▸ What you have to do: Stop after the line with "on_strap, STITCH_THREAD, grey_thread.material)": repeat exactly every line before it, beginning with the first, and that line itself.

▸ Supplied material:
** BEGIN **

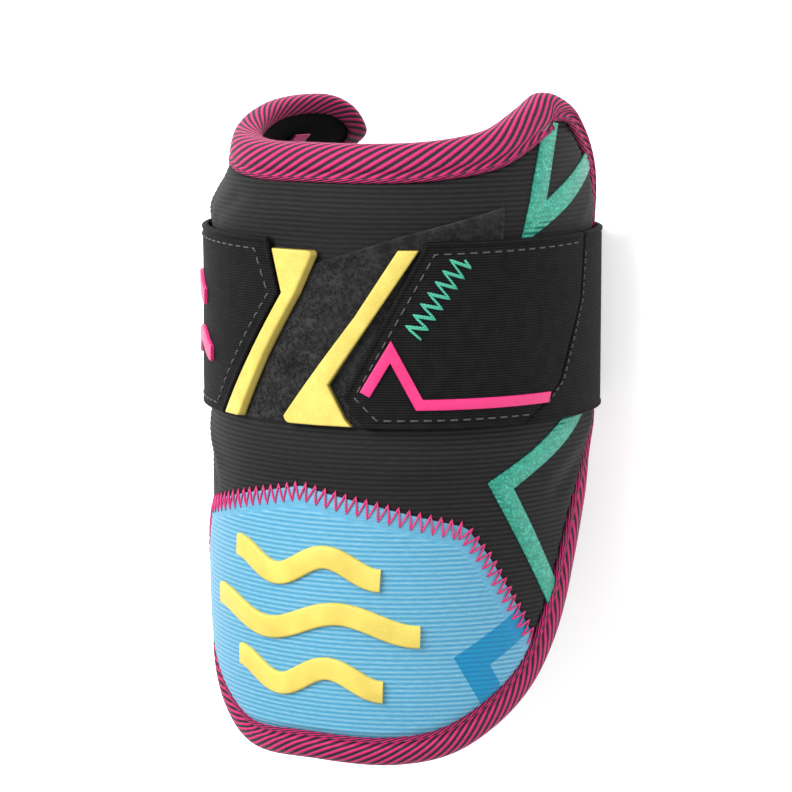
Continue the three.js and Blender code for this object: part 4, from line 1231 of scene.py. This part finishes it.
grey_thread = spun("grey_thread", (0.075, 0.075, 0.078), 0.6)
canvas = webbing("canvas", False, 0.78)
seams = []
for name, rows, side in (("right", RIGHT_END, 1), ("left", LEFT_END, -1)):
    slant = strap_line(rows)
    h = STRAP_LOW + crowded(STRAP_WIDTH, 1.0)
    h = np.sort(np.concatenate([h, [point[1] for point in slant[1:-1]]]))
    near = np.interp(h, [point[1] for point in slant], [point[0] for point in slant])
    reach = side * (seam_at(h) + 1.2) - near
    steps = crowded(60, 1.1, True, False)
    close = np.minimum(steps, 4)
    rest = (steps - close) / (steps - close).max()
    s = near[None, :] + side * close[:, None] + (reach - side * 4)[None, :] * rest[:, None]
    h = np.broadcast_to(h, s.shape)
    from_long_edge = np.minimum(h - STRAP_LOW, STRAP_LOW + STRAP_WIDTH - h)
    from_slant = off_line(s, h, slant)
    inside = np.minimum(from_long_edge, from_slant)
    relief = hem_relief(inside) + 0.12 * np.sin(s / 7 + h / 11) * ease(inside, 2, 10)
    relief = relief - 0.5 * ease(side * s - seam_at(h), -0.8, 0.2)
    end = strap_cloth(
        f"strap_end_{name}_canvas", s, h, relief, canvas.material, [f"strap_end_{name}"]
    )
    inner = [(point[0] + side * SLANT_STITCHES_IN, point[1]) for point in slant]
    inner[0] = (inner[0][0] + side * 0.4, STRAP_LOW + HEM_STITCHES_IN)
    inner[-1] = (inner[-1][0] - 1.2, STRAP_LOW + STRAP_WIDTH - 3.7)
    top_end = (side * (WING_REACH * 0.755 - 1), STRAP_LOW + STRAP_WIDTH - HEM_STITCHES_IN)
    low_end = (side * (WING_REACH * 0.56), STRAP_LOW + HEM_STITCHES_IN + 0.1)
    seams += dashes([low_end, *inner, top_end], STRAP_FACE)
    seam_line = [
        (side * (seam * WING_REACH + 0.8), STRAP_LOW + across * STRAP_WIDTH)
        for across, seam in SEAM_ROWS[1:-1]
    ]
    seams += dashes(seam_line, STRAP_FACE, SEAM_STITCH_PITCH, SEAM_STITCH_LENGTH)
sewn("strap_stitching", seams, on_strap, STITCH_THREAD, grey_thread.material)

MINT_START = (49, 155)
MINT_LEFT = [(44.75, 155.25), (32.25, 135.75)]
MINT_RIGHT = [(50.5, 153), (36.25, 132)]
MINT_TEETH = 7
MINT_THREAD = 0.36
mint_thread = spun("mint_thread", (0.06, 0.42, 0.28))
left_teeth = np.linspace(MINT_LEFT[0], MINT_LEFT[1], MINT_TEETH)
right_teeth = np.linspace(MINT_RIGHT[0], MINT_RIGHT[1], MINT_TEETH + 1)
teeth = [MINT_START, tuple(right_teeth[0])]
for a, b in zip(left_teeth, right_teeth[1:]):
    teeth += [tuple(a), tuple(b)]
satin = []
for a, b in zip(teeth[:-1], teeth[1:]):
    for share in np.linspace(0, 1, 7)[:-1]:
        rise = STRAP_FACE + 0.02 + 0.3 * math.sin(math.pi * share) ** 0.5
        satin.append((a[0] + (b[0] - a[0]) * share, a[1] + (b[1] - a[1]) * share, rise))
satin.append((*teeth[-1], STRAP_FACE))
second = [(s + 0.35, h - 0.5, t) for s, h, t in satin]
sewn("mint_zigzag", [satin, second], on_strap, MINT_THREAD, mint_thread.material)


# Strap tips: yellow rubber mouldings welded to the canvas, one beside each end, to pull the strap by.
# Their faces are chamfered, and the free corners are rounded.
TIP_FACE = 3.6
TIP_CORNER = 0.5
RIGHT_TIP = [(0.012, -0.075, 0.3), (0.05, -0.085, 0.266), (0.23, 0.046, 0.175)]
RIGHT_TIP += [(0.6, 0.315, 0.415), (0.955, 0.536, 0.643)]
LEFT_TIP = [(0.012, -0.552, -0.4), (0.36, -0.322, -0.205), (0.71, -0.096, 0.008)]
LEFT_TIP += [(0.945, -0.156, 0.118)]

# The tips get painted shade on their chamfers and rounded edges, below TIP_FACE.
tip_rubber = rubber("tip_rubber", (0.64, 0.53, 0.12), (0.38, 0.28, 0.04), 0.42, TIP_FACE)


def rounded_end(distance, radius):
    """How far an edge draws in at a rounded corner, at a distance from the corner's end."""
    left = np.minimum(distance, radius)
    return radius - np.sqrt(np.maximum(radius**2 - (radius - left) ** 2, 0))


def strap_tip(name, rows, chamfer, round_low, round_high, replaces):
    """A tip from rows of shares of the strap's width: how far up, its near side and its far side."""
    across = np.array([row[0] for row in rows])
    length = (across[-1] - across[0]) * STRAP_WIDTH
    run = crowded(length, 1.2)
    run = np.sort(np.concatenate([run, (across[1:-1] - across[0]) * STRAP_WIDTH]))
    share = across[0] + run / STRAP_WIDTH
    near = np.interp(share, across, [row[1] * STRAP_WIDTH for row in rows])
    far = np.interp(share, across, [row[2] * STRAP_WIDTH for row in rows])
    near = near + rounded_end(run, round_low)
    far = far - rounded_end(length - run, round_high)
    ends = np.minimum(run, length - run)
    drop = TIP_CORNER * (1 - np.sqrt(1 - (1 - (ends / TIP_CORNER).clip(0, 1)) ** 2))
    arc = np.radians([0, 25, 50, 75, 90])
    left_side = [(TIP_CORNER * (1 - math.cos(a)), TIP_CORNER * (math.sin(a) - 1)) for a in arc]
    broad, deep = chamfer
    right_side = [(broad + 0.35, 0.0), (broad, -0.08), (0.25, -deep + 0.2), (0.0, -deep - 0.12)]
    rings = []
    for i in range(len(run)):
        h = STRAP_LOW + share[i] * STRAP_WIDTH
        width = far[i] - near[i]
        fit = min(1, 0.45 * width / (broad + 0.35))
        ring = [(near[i], h, STRAP_SEAT)]
        ring += [(near[i] + x * fit, h, TIP_FACE + y - drop[i]) for x, y in left_side]
        ring += [((near[i] + far[i]) / 2, h, TIP_FACE - drop[i])]
        ring += [(far[i] - x * fit, h, TIP_FACE + y - drop[i]) for x, y in right_side]
        ring += [(far[i], h, STRAP_SEAT)]
        rings.append(ring)
    rings = np.array(rings)
    solid = on_strap(rings[..., 0], rings[..., 1], rings[..., 2]).reshape(-1, 3)
    faces = ring_faces(len(rings), rings.shape[1], False)
    flat = rings.reshape(-1, 3)
    new_piece(name, solid, faces, flat, tip_rubber.material, replaces, sharp=35)


strap_tip("strap_tip_right_rubber", RIGHT_TIP, (0.5, 0.5), 1.6, 0.3, ["strap_tip_right"])
strap_tip("strap_tip_left_rubber", LEFT_TIP, (1.7, 1.5), 0.3, 2.0, ["strap_tip_left"])


# Pink trims: raised soft rubber marks on the canvas, a bent line on the right end that runs out level
# to the seam, and two small waves on the left end.
LINE_STROKE = 3.2
BENT_LINE = [(0.19, 0.37), (0.42, 0.5), (0.135, 0.645)]
STRAP_MARK_STROKE = 5
STRAP_MARKS = [("upper", 0.66), ("lower", 0.36)]

pink_rubber = rubber("pink_rubber", (0.62, 0.022, 0.165), (0.48, 0.01, 0.1), 0.4)
bends = strap_line(BENT_LINE)
line_end = float(seam_at(bends[-1][1])) - LINE_STROKE * 0.3
bar(
    "bent_line_rubber",
    [*bends, (line_end, bends[-1][1])],
    LINE_STROKE,
    moulded(LINE_STROKE, STRAP_FACE - 0.2, STRAP_FACE + 0.85, 0.3),
    on_strap,
    pink_rubber.material,
    ["bent_line"],
    end_cut=1.0,
)
for name, across in STRAP_MARKS:
    height = STRAP_LOW + across * STRAP_WIDTH
    middle = -float(seam_at(height)) + STRAP_WIDTH * 0.53
    bar(
        f"strap_wave_{name}_rubber",
        wave_line(middle, height, STRAP_WIDTH * 0.3, STRAP_MARK_STROKE / 2),
        STRAP_MARK_STROKE,
        moulded(STRAP_MARK_STROKE, STRAP_FACE - 0.2, STRAP_FACE + 0.95, 0.4),
        on_strap,
        pink_rubber.material,
        [f"strap_wave_{name}"],
    )


# Lining tab: a short loop of pink satin ribbon inside the left wing. Its ends are caught under the rim's
# tape and it hangs against the lining.
TAB_PLACE = -0.575
TAB_WIDTH = 7
TAB_LENGTH = 10
RIBBON_THICKNESS = 0.2
TAB_STAND = 2.1

satin_ribbon = Finish("pink_ribbon", 0.4, Specular_IOR_Level=0.4)
s_flat, h_flat, _ = satin_ribbon.place()
weft = satin_ribbon.wave(h_flat, 0.5)
band_of_light = satin_ribbon.noise(satin_ribbon.at(0.0, h_flat), 0.5, 1)
# Painted light: the satin's bands of sheen and its weft crests are painted lighter in the ramp.
tone = satin_ribbon.math("MULTIPLY_ADD", weft, 0.2, band_of_light)
satin_ribbon.colour(satin_ribbon.ramp(tone, [(0.3, (0.45, 0.02, 0.13)), (0.8, (0.66, 0.14, 0.3))]))
satin_ribbon.bump(weft, 0.05)
tab_middle = TAB_PLACE * WING_REACH
_, tab_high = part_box("lining_tab")
tab_top = tab_high.y / MM - form_shift[1]
turns = np.linspace(0.12, 2 * math.pi - 0.12, 30)
tab_drop = TAB_LENGTH / 2 * (1 - np.cos(turns))
swell_out = (0.45 + 0.9 * (tab_drop / TAB_LENGTH) ** 1.3) * np.sin(turns)
outside = np.stack([tab_top - tab_drop, swell_out], axis=1)
heading = np.gradient(outside, axis=0)
heading /= np.linalg.norm(heading, axis=1)[:, None]
inside = outside + RIBBON_THICKNESS * np.stack([heading[:, 1], -heading[:, 0]], axis=1)
loop = np.concatenate([outside, inside[::-1]])
tab_h = loop[:, 0]
tab_t = loop[:, 1] - WALL - TAB_STAND
tab_s = tab_middle + TAB_WIDTH * np.linspace(-0.5, 0.5, 9)
ribbon_s, ribbon_h = np.meshgrid(tab_s, tab_h, indexing="ij")
ribbon_t = np.broadcast_to(tab_t, ribbon_s.shape)
tab_points = placed(*on_section(ribbon_s, ribbon_h), ribbon_h, ribbon_t).reshape(-1, 3)
flat = np.stack([ribbon_s, ribbon_h, ribbon_t], axis=-1).reshape(-1, 3)
new_piece(
    "lining_tab_ribbon",
    tab_points,
    ring_faces(len(tab_s), len(loop), False),
    flat,
    satin_ribbon.material,
    ["lining_tab"],
)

** END **

▸ Solution to the exercise:
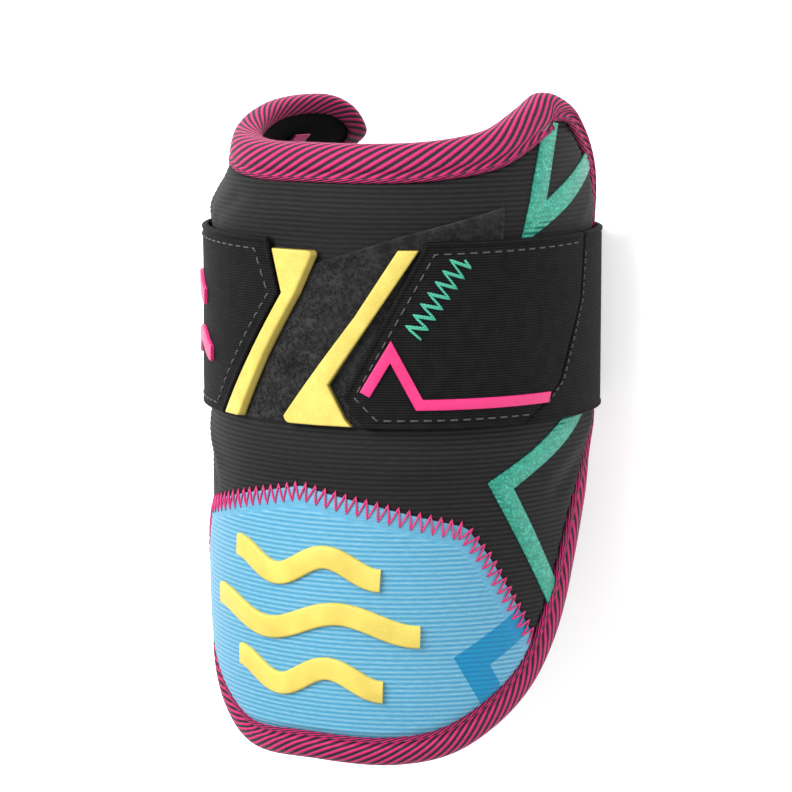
Continue the three.js and Blender code for this object: part 4, from line 1231 of scene.py. This part finishes it.
grey_thread = spun("grey_thread", (0.075, 0.075, 0.078), 0.6)
canvas = webbing("canvas", False, 0.78)
seams = []
for name, rows, side in (("right", RIGHT_END, 1), ("left", LEFT_END, -1)):
    slant = strap_line(rows)
    h = STRAP_LOW + crowded(STRAP_WIDTH, 1.0)
    h = np.sort(np.concatenate([h, [point[1] for point in slant[1:-1]]]))
    near = np.interp(h, [point[1] for point in slant], [point[0] for point in slant])
    reach = side * (seam_at(h) + 1.2) - near
    steps = crowded(60, 1.1, True, False)
    close = np.minimum(steps, 4)
    rest = (steps - close) / (steps - close).max()
    s = near[None, :] + side * close[:, None] + (reach - side * 4)[None, :] * rest[:, None]
    h = np.broadcast_to(h, s.shape)
    from_long_edge = np.minimum(h - STRAP_LOW, STRAP_LOW + STRAP_WIDTH - h)
    from_slant = off_line(s, h, slant)
    inside = np.minimum(from_long_edge, from_slant)
    relief = hem_relief(inside) + 0.12 * np.sin(s / 7 + h / 11) * ease(inside, 2, 10)
    relief = relief - 0.5 * ease(side * s - seam_at(h), -0.8, 0.2)
    end = strap_cloth(
        f"strap_end_{name}_canvas", s, h, relief, canvas.material, [f"strap_end_{name}"]
    )
    inner = [(point[0] + side * SLANT_STITCHES_IN, point[1]) for point in slant]
    inner[0] = (inner[0][0] + side * 0.4, STRAP_LOW + HEM_STITCHES_IN)
    inner[-1] = (inner[-1][0] - 1.2, STRAP_LOW + STRAP_WIDTH - 3.7)
    top_end = (side * (WING_REACH * 0.755 - 1), STRAP_LOW + STRAP_WIDTH - HEM_STITCHES_IN)
    low_end = (side * (WING_REACH * 0.56), STRAP_LOW + HEM_STITCHES_IN + 0.1)
    seams += dashes([low_end, *inner, top_end], STRAP_FACE)
    seam_line = [
        (side * (seam * WING_REACH + 0.8), STRAP_LOW + across * STRAP_WIDTH)
        for across, seam in SEAM_ROWS[1:-1]
    ]
    seams += dashes(seam_line, STRAP_FACE, SEAM_STITCH_PITCH, SEAM_STITCH_LENGTH)
sewn("strap_stitching", seams, on_strap, STITCH_THREAD, grey_thread.material)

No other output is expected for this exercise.